Ainsi, avec Mystère à Venise, le cinéphile retrouvera le Kenneth Branagh du début des années 90 qui aimait rendre hommage à Orson Welles et au cinéma expressionniste à travers des œuvres comme le thriller spiritualiste Dead Again (1991) ou encore son adaptation lyrique et emphatique du Frankenstein (1994) de Mary Shelley. Branagh assume ici une réalisation alambiquée faite de cadrages étranges et d’une utilisation abusive du grand angle pour déformer les images. Il tente donc de renouer avec le style très inspiré d’Orson Welles qui a fait sa gloire au début de la décennie 90. Toutefois, cela ne fonctionne pas toujours très bien et certaines séquences peuvent sembler totalement artificielles à cause de cette volonté trop affichée de bousculer les habitudes du cinéma actuel, très conventionnel sur le plan formel.

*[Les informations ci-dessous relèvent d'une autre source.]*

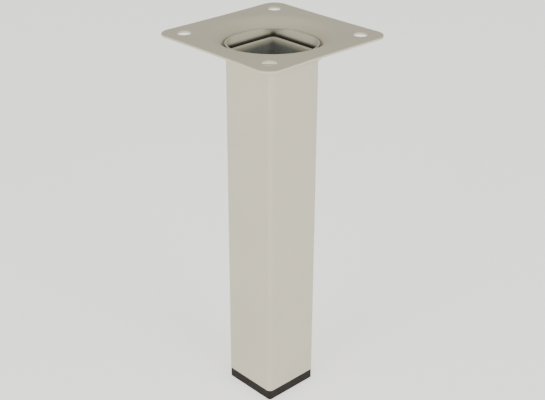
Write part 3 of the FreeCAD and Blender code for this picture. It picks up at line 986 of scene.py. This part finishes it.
class LEG_OT_spindle(bpy.types.Operator):
    """Make the spindle: flanged head with its socket, and the threaded rod"""

    bl_idname = "furniture_leg.spindle"
    bl_label = "Levelling Spindle"

    def execute(self, context):
        sizes = context.scene.leg_tube
        low, high = SPINDLE_LOW[2], SPINDLE_HIGH[2]
        flange_top = low + sizes.flange_height
        rod, steps = sizes.rod, HEAD_STEPS

        def hexagon(level):
            angles = [2 * pi * i / steps for i in range(steps)]
            reach = [hexagon_radius(sizes.key, angle) for angle in angles]
            return [Vector((r * cos(a), r * sin(a), level)) for r, a in zip(reach, angles)]

        loops = [
            hexagon(low + sizes.key_depth),
            hexagon(low + 0.4 * MM),
            circle_loop(3.3 * MM, low, steps),
            circle_loop(sizes.flange / 2, low, steps),
            circle_loop(sizes.flange / 2, flange_top, steps),
            circle_loop(rod + 0.5 * MM, flange_top, steps),
            circle_loop(rod, flange_top + 0.5 * MM, steps),
            circle_loop(rod, flange_top + 2.0 * MM, steps),
            circle_loop(rod - sizes.thread, flange_top + 2.6 * MM, steps),
        ]
        mesh = bmesh.new()
        skin(mesh, loops, "capped")
        head = new_piece("spindle_head", mesh, finish_named("zinc_steel"))
        add_bevel(head, HEAD_EDGE, 40)
        settle(head, "spindle", "zinc_steel", "levelling_spindle")
        self.add_thread(sizes, rod, flange_top + 2.2 * MM, high)
        return {"FINISHED"}

    @staticmethod
    def add_thread(sizes, rod, low, high):
        """A rod whose radius follows a helix, and which fades out at both ends."""
        steps = THREAD_STEPS
        rows = round((high - low) / (sizes.pitch / 8))
        mesh = bmesh.new()
        loops = []
        for row in range(rows + 1):
            level = low + (high - low) * row / rows
            fade = min(1.0, (level - low) / sizes.pitch, (high - level) / sizes.pitch)
            core = rod - sizes.thread
            loop = []
            for i in range(steps):
                angle = 2 * pi * i / steps
                phase = ((level - low) / sizes.pitch - i / steps) % 1.0
                crest = min(1.0, 1.25 * (1 - abs(2 * phase - 1)))
                radius = core + sizes.thread * crest * fade
                loop.append(Vector((radius * cos(angle), radius * sin(angle), level)))
            loops.append(loop)
        skin(mesh, loops, "capped")
        thread = new_piece("spindle_thread", mesh, finish_named("zinc_steel"))
        settle(thread, "spindle", "zinc_steel")


class LEG_OT_hardware(bpy.types.Operator):
    """Make the nut, the thrust washer and the retaining ring"""

    bl_idname = "furniture_leg.hardware"
    bl_label = "Nut, Washer and Ring"

    def execute(self, context):
        self.add_nut()
        for name, node, body, hole, edge in (
            ("thrust_washer_disc", "thrust_washer", "spindle", 4.25 * MM, 0.12 * MM),
            ("retaining_ring_disc", "retaining_ring", "foot", 5.0 * MM, 0.2 * MM),
        ):
            low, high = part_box(node)
            mesh = bmesh.new()
            rim = high[0]
            loops = [
                circle_loop(rim, low[2], ROUND_STEPS),
                circle_loop(rim, high[2], ROUND_STEPS),
                circle_loop(hole, high[2], ROUND_STEPS),
                circle_loop(hole, low[2], ROUND_STEPS),
            ]
            skin(mesh, loops, "joined")
            ring = new_piece(name, mesh, finish_named("zinc_steel"))
            add_bevel(ring, edge, 40)
            settle(ring, body, "zinc_steel", node)
        return {"FINISHED"}

    @staticmethod
    def add_nut():
        """A six-sided nut whose corners are chamfered at both faces."""
        flats = NUT_HIGH[1] - NUT_LOW[1]
        face = flats * 0.475
        chamfer = 0.9 * MM
        steps = ROUND_STEPS
        loops = []
        for rise, limit in ((0, face), (0.45, face + 0.6 * MM), (1.0, face + 1.4 * MM)):
            loops.append((NUT_LOW[2] + rise * chamfer, limit))
        for rise, limit in ((1.0, face + 1.4 * MM), (0.45, face + 0.6 * MM), (0, face)):
            loops.append((NUT_HIGH[2] - rise * chamfer, limit))
        outside = []
        for level, limit in loops:
            ring = []
            for i in range(steps):
                angle = 2 * pi * i / steps
                radius = min(hexagon_radius(flats, angle), limit)
                ring.append(Vector((radius * cos(angle), radius * sin(angle), level)))
            outside.append(ring)
        bore = [
            circle_loop(4.4 * MM, NUT_HIGH[2], steps),
            circle_loop(4.0 * MM, NUT_HIGH[2] - 0.4 * MM, steps),
            circle_loop(4.0 * MM, NUT_LOW[2] + 0.4 * MM, steps),
            circle_loop(4.4 * MM, NUT_LOW[2], steps),
        ]
        mesh = bmesh.new()
        skin(mesh, outside + bore, "joined")
        nut = new_piece("spindle_nut_hex", mesh, finish_named("zinc_steel"))
        add_bevel(nut, NUT_EDGE, 25, 2)
        settle(nut, "leg", "zinc_steel", "spindle_nut")


class LEG_OT_plug(bpy.types.Operator):
    """Make the plug in the tube, with its gripping fins and stiffening ribs"""

    bl_idname = "furniture_leg.plug"
    bl_label = "Tube Plug"

    def execute(self, context):
        sizes = context.scene.leg_tube
        low, high = PLUG_LOW[2], PLUG_HIGH[2]
        fin = PLUG_HIGH[0] - PLUG_LOW[0]
        core, corner = sizes.plug, 1.5 * MM
        loops = [square_loop(core, corner, low)]
        for number in (2, 1, 0):
            top = high - sizes.fin_pitch * number
            loops.append(square_loop(core, corner, top - sizes.fin_height))
            loops.append(square_loop(fin - 0.7 * MM, sizes.fin_corner, top - sizes.fin_height))
            loops.append(square_loop(fin, sizes.fin_corner, top - 0.4 * MM))
            loops.append(square_loop(fin, sizes.fin_corner, top))
            if number:
                loops.append(square_loop(core, corner, top))
        floor = high - sizes.cup_depth
        loops += [
            square_loop(core - 3.2 * MM, 1.0 * MM, high),
            square_loop(core - 3.2 * MM, 1.0 * MM, floor),
            circle_loop(6.2 * MM, floor),
            circle_loop(6.0 * MM, high - 0.6 * MM),
            circle_loop(4.5 * MM, high - 0.6 * MM),
            circle_loop(4.5 * MM, NUT_HIGH[2]),
            turned_loop(lambda angle: hexagon_radius(sizes.nut_pocket, angle), NUT_HIGH[2]),
            turned_loop(lambda angle: hexagon_radius(sizes.nut_pocket, angle), low),
        ]
        mesh = bmesh.new()
        skin(mesh, loops, "joined")
        plug = new_piece("tube_plug_body", mesh, finish_named("plug_moulding"))
        add_bevel(plug, FINE_EDGE, 30)
        settle(plug, "leg", "plug_plastic", "tube_plug")

        mesh = bmesh.new()
        for quarter in range(4):
            turn = Matrix.Rotation(quarter * pi / 2, 4, "Z")
            middle = Vector((7.4 * MM, 0, (floor + high) / 2 - 0.5 * MM))
            shape = Matrix.Diagonal((3.2 * MM, 1.2 * MM, high - floor - 1.0 * MM, 1))
            bmesh.ops.create_cube(mesh, size=1, matrix=turn @ Matrix.Translation(middle) @ shape)
        ribs = new_piece("tube_plug_ribs", mesh, finish_named("plug_moulding"))
        add_bevel(ribs, FINE_EDGE, 30)
        settle(ribs, "leg", "plug_plastic")
        return {"FINISHED"}


class LEG_PT_panel(bpy.types.Panel):
    """The leg's pieces and their sizes"""

    bl_label = "Furniture Leg"
    bl_space_type = "VIEW_3D"
    bl_region_type = "UI"
    bl_category = "Leg"

    def draw(self, context):
        layout = self.layout
        for operator in OPERATORS:
            layout.operator(operator.bl_idname)
        for group in ("leg_plate", "leg_tube", "leg_colours", "leg_view"):
            settings = getattr(context.scene, group)
            column = layout.box().column()
            for name in settings.__annotations__:
                column.prop(settings, name)


SETTINGS = {
    "leg_plate": LegPlateSizes,
    "leg_tube": LegTubeSizes,
    "leg_colours": LegColours,
    "leg_view": LegView,
}
OPERATORS = (
    LEG_OT_stage,
    LEG_OT_plate,
    LEG_OT_collar,
    LEG_OT_tube,
    LEG_OT_foot,
    LEG_OT_spindle,
    LEG_OT_hardware,
    LEG_OT_plug,
)


def register():
    for name, group in SETTINGS.items():
        bpy.utils.register_class(group)
        setattr(bpy.types.Scene, name, bpy.props.PointerProperty(type=group))
    for operator in OPERATORS:
        bpy.utils.register_class(operator)
    bpy.utils.register_class(LEG_PT_panel)


def unregister():
    bpy.utils.unregister_class(LEG_PT_panel)
    for operator in reversed(OPERATORS):
        bpy.utils.unregister_class(operator)
    for name, group in SETTINGS.items():
        delattr(bpy.types.Scene, name)
        bpy.utils.unregister_class(group)


def main():
    register()
    bpy.ops.furniture_leg.stage()
    bpy.ops.furniture_leg.plate()
    bpy.ops.furniture_leg.collar()
    bpy.ops.furniture_leg.tube()
    bpy.ops.furniture_leg.foot()
    bpy.ops.furniture_leg.spindle()
    bpy.ops.furniture_leg.hardware()
    bpy.ops.furniture_leg.plug()


if __name__ == "__main__":
    main()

Moins de CGI artificiels, mais un abus d’effets chichiteux
Dans Mystère à Venise, Branagh rend aussi un hommage aux films gothiques estampillés la Hammer au cours des années 50-60. Pourtant, l’abus de jump scares ne favorise pas le développement d’une ambiance réellement anxiogène. Tout juste le cinéaste parvient-il à mettre en valeur le décor principal du palazzio, en partie tourné à Venise, mais aussi dans les imposants studios britanniques de Pinewood. Effectivement, le cinéaste semble avoir pris acte des critiques émises à l’encontre de ses deux précédentes réalisations quant à l’utilisation maladroite des CGI.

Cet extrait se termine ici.